An important part of COP28 was the launch of a suite of measures to realize the climate and socio-economic benefits of hydrogen. Hydrogen will be critical to helping businesses decarbonize and particularly those in hard-to-abate sectors. ERM is working with the Hydrogen Council on an ‘SDG Compass’ to guide how hydrogen projects can deliver socio-economic benefits, alongside protecting nature, in line with the Sustainable Development Goals (SDGs).
COP28 also saw several other commitments to decarbonization, largely focused on the industrial sector. These included a pledge by oil and gas companies to reduce methane emissions 30% by 2030 underpinned by $1 billion in finance, and the launch of the Oil & Gas Decarbonization Charter. These advances are welcome given the large climate impact of the industrial sector, but there is growing stakeholder pressure for more ambitious and faster action.
2. Triple up on renewables
COP28 has given the renewables market a shot in the arm, with agreement to double energy efficiency and triple renewables capacity by 2030. Action to increase clean energy generation could not be more urgent. ERM published its COP28 Global Offshore Wind Outlook report, which highlighted that at current rates of growth, the offshore wind market will only reach 250GW by 2030 – just half of the capacity needed to keep global warming below 1.5 degrees, according to the International Renewable Energy Agency’s latest World Energy Outlook Analysis.
Accelerating clean energy production requires an end-to-end approach, tackling issues on the grid side, permitting and supply chain requirements holistically. In ramping up their clean energy supply, companies can better manage risk and create value by taking steps to engage with their renewable energy supply chain, explore alternative sourcing options, seek out collaboration opportunities and partnerships and engage with policymakers.
Enabling clean energy to grow at the pace and scale needed to meet global climate targets will also depend on the rate at which the critical minerals needed to build them can be recovered and mined. This will be challenging, requiring circularity to be built into product lifecycles to recycle minerals as far as possible and raised environmental and social standards within critical minerals mining to mitigate production delays.
3. Solve for climate by including people and nature
ERM has long championed meeting the Paris goals by integrating three interlinked elements: climate, nature, and people as part of a just transition to a low carbon economy. This year’s COP showed that many businesses now take a similar view. There was much discussion around the just transition, obligations to the most vulnerable communities and climate justice, as well as some concrete action with the loss and damage fund, with initial funding coming in at close to $429 million.

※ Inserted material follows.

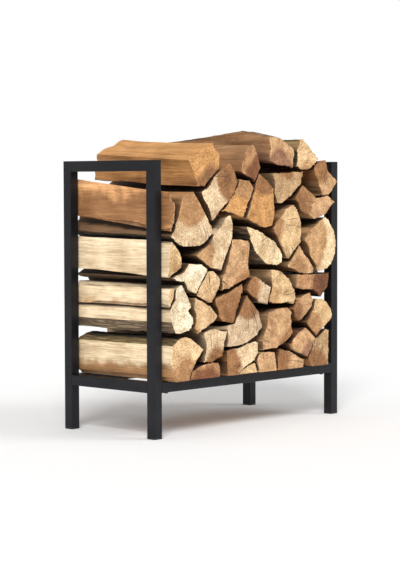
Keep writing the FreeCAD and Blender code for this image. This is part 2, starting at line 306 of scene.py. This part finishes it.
LOGS = {  # pith x and z, heartwood radius, sapwood, heartwood, torn side, bark
    "log_01": (-0.258, 0.118, 0.062, "peach", "tan", "pale", "moss"),
    "log_02": (-0.185, 0.070, 0.085, "russet", "dark", "russet", "red"),
    "log_03": (-0.150, 0.150, 0.048, "cream", "brown", "cream", None),
    "log_04": (-0.125, 0.150, 0.060, "cream", "brown", "cream", None),
    "log_05": (-0.040, 0.090, 0.040, "gold", "amber", "gold", None),
    "log_06": (0.040, 0.080, 0.060, "tan", "amber", "gold", None),
    "log_07": (0.070, 0.150, 0.048, "tan", "brown", "tan", None),
    "log_08": (0.210, 0.120, 0.050, "olive", "brown", "olive", "grey"),
    "log_09": (0.188, 0.150, 0.044, "tan", "pink", "tan", "red"),
    "log_10": (0.125, 0.190, 0.046, "tan", "brown", "tan", None),
    "log_11": (-0.045, 0.322, 0.058, "grey", "brown", "grey", "grey"),
    "log_12": (-0.090, 0.250, 0.075, "russet", "brown", "russet", None),
    "log_13": (-0.226, 0.250, 0.020, "peach", "amber", "peach", None),
    "log_14": (-0.150, 0.280, 0.040, "peach", "amber", "peach", None),
    "log_15": (-0.320, 0.300, 0.020, "peach", "amber", "pale", None),
    "log_16": (-0.240, 0.345, 0.018, "white", "straw", "pale", "grey"),
    "log_17": (-0.235, 0.345, 0.020, "white", "straw", "dark_brown", None),
    "log_18": (-0.282, 0.392, 0.012, "gold", "amber", "pale", "darkest"),
    "log_19": (-0.190, 0.420, 0.040, "cream", "amber", "cream", None),
    "log_20": (-0.030, 0.310, 0.066, "tan", "brown", "tan", None),
    "log_21": (-0.045, 0.330, 0.050, "grey", "brown", "grey", None),
    "log_22": (0.040, 0.296, 0.040, "gold", "amber", "peach", "grey"),
    "log_23": (0.130, 0.270, 0.034, "tan", "brown", "tan", None),
    "log_24": (0.195, 0.225, 0.042, "gold", "tan", "gold", "grey"),
    "log_25": (0.262, 0.325, 0.060, "russet", "dark", "tan", None),
    "log_26": (0.150, 0.365, 0.036, "tan", "tan", "tan", None),
    "log_27": (0.180, 0.440, 0.076, "straw", "amber", "cream", "grey"),
    "log_28": (0.058, 0.480, 0.034, "gold", "tan", "tan", "red"),
    "log_29": (0.070, 0.480, 0.030, "straw", "straw", "gold", "grey"),
    # log_30's darkest bark and torn side are painted shade for the shadowed gap beside it.
    "log_30": (-0.240, 0.560, 0.074, "cream", "tan", "dark_brown", "darkest"),
    "log_31": (-0.380, 0.520, 0.090, "tan", "brown", "rust", None),
    "log_32": (-0.085, 0.600, 0.062, "cream", "brown", "umber", None),
    "log_33": (-0.030, 0.600, 0.055, "orange", "tan", "orange", None),
    "log_34": (0.015, 0.620, 0.060, "orange", "brown", "tan", None),
    "log_35": (0.110, 0.620, 0.030, "olive", "brown", "olive", None),
    "log_36": (0.145, 0.535, 0.055, "tan", "brown", "tan", None),
    "log_37": (0.220, 0.630, 0.046, "tan", "brown", "tan", "red"),
    "log_38": (-0.170, 0.570, 0.050, "orange", "brown", "orange", None),
    "log_39": (0.010, 0.600, 0.050, "russet", "dark", "umber", None),
    "log_40": (0.070, 0.600, 0.060, "tan", "pink", "umber", "grey"),
    "log_41": (0.185, 0.600, 0.036, "peach", "amber", "moss", "moss"),
}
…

Nature was firmly on the agenda, with discussions around the interplay of water, nature, and ecosystems. There was also new momentum around creating better and more resilient food systems, not least the Declaration on Sustainable Agriculture, Resilient Food Systems, which includes a commitment by some 146 nation states to scale-up adaptation and resilience activities and responses to reduce the vulnerability of farmers, fisherfolk and other food producers to the impacts of climate change.
Moving forward, businesses need to integrate human rights and nature as a core part of their climate strategy and build holistic due diligence processes to monitor and develop their supply chains in line with their public commitments and regulatory requirements.

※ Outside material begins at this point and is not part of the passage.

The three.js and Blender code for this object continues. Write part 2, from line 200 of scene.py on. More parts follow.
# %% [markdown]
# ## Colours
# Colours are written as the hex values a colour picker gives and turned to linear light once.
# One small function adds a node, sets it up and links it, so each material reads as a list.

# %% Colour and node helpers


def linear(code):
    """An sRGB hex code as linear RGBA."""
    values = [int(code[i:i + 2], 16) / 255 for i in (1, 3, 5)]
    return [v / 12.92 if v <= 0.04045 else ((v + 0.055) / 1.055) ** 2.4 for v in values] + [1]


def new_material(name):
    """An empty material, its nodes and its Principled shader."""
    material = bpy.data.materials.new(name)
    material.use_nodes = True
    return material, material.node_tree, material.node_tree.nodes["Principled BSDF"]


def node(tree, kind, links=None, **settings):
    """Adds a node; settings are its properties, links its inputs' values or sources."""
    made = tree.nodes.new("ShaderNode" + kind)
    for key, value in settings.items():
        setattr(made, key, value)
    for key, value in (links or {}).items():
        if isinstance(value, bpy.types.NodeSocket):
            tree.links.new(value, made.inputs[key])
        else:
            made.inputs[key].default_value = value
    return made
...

4. Private finance must step up to the plate
Although there were some promising early finance commitments at COP28, with $85 billion mobilized in the first five days of the summit, including the United Arab Emirates pledge of $30 billion to a new fund investing in climate projects, more work will be needed to finance the energy transition
Private finance will need to play a much more important role in building a low carbon economy, particularly in terms of rebooting the carbon markets. The Glasgow Financial Alliance for Net Zero (GFANZ), which now comprises 675 financial institutions from 50 countries, made some headway at the summit, particularly around the development of global carbon markets investment architecture. Concurrently, the US State Department along with The Rockefeller Foundation and the Bezos Earth Fund launched a framework for the Energy Transition Accelerator - a program designed to generate funding through the voluntary carbon market so that developing countries can more easily transition to cleaner sources of energy.
5. Ramp up accountability
Businesses and the financial sector need clear lines of accountability around their climate goals and actions. To that end, in our role as a Capacity Building Partner for the International Sustainability Standards Board, ERM engaged with businesses at COP on how to help them prepare for the next wave of sustainability-related disclosure requirements.
Here, businesses have a choice. Those that go beyond the minimum required to comply with mandatory disclosure requirements can use disclosure as a launchpad to improve their business performance, leveraging investment and market opportunities to strategically transform and thrive in the future.
While the voluntary carbon market has experienced some challenges to date, COP28 provided some initial signals of a reset of the market, with more transparency, integrity, and genuine benefits for all. Accountability will be key to rebuilding trust in the carbon markets, through reliable verification of key environmental and social indicators. The voluntary carbon market is currently small but could grow to $300-500 billion a year by 2050, addressing a meaningful part of the nature finance gap. There is no net zero without nature protection and there is a significant role for high quality, high integrity carbon credits to benefit communities and provide nature benefits.
The doors have closed on another COP. Delegates have hung their lanyards and returned home – some hopeful, some no doubt frustrated that more was not achieved. What matters now is what comes next. Boardrooms, executive teams and investors need to act fast and with determination to start transforming the economy. It can no longer be business as usual. We must all make a difference.